# shrimp- cooked or raw?



## FeederFish33 (Jan 22, 2003)

if feed my reds raw shrimp, but after i freeze it, i want it to thaw quickly so i toss it in the microwave. I noticed that it gets slightly cooked. Is it ok to feed them cooked shrimp? Huh?


----------



## giovanni82 (Jan 29, 2003)

It should be ok, but just get a little cup or a measuring cup like I use, and get the water from the tap nice and hot, put the shrimp in there for like 2-3 minutes, and its good to go.


----------



## bobme (Feb 17, 2003)

Raw just make sure it isnt frozen hehe,
then tose it in there.

Cooked food = nothing good for the fish, all the heathly stuff leaves the meet


----------



## Grosse Gurke (Jan 3, 2003)

giovanni82 said:


> It should be ok, but just get a little cup or a measuring cup like I use, and get the water from the tap nice and hot, put the shrimp in there for like 2-3 minutes, and its good to go.

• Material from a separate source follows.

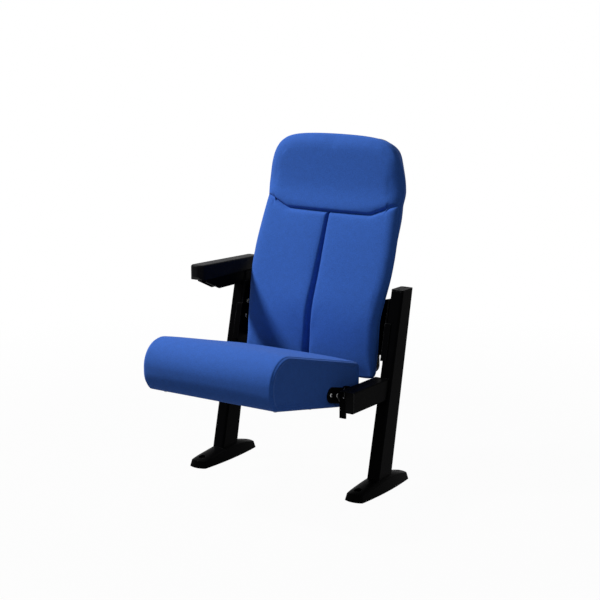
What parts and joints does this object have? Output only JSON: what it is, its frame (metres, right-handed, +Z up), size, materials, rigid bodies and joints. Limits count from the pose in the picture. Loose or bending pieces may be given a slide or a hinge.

That is exactly what I do with all the frozen meats I give them.


----------



## Sir Nathan XXI (Jan 29, 2003)

I just use a cup of hot water, I turn on the hot water and let it get as hot as possible, then let the food thaw in that for 3 min, it does the trick just right


----------



## MPower (Jan 29, 2003)

So your not feeding your p's pre cook shrimp. Its good to anyways. I just leave them out till they thaw.


----------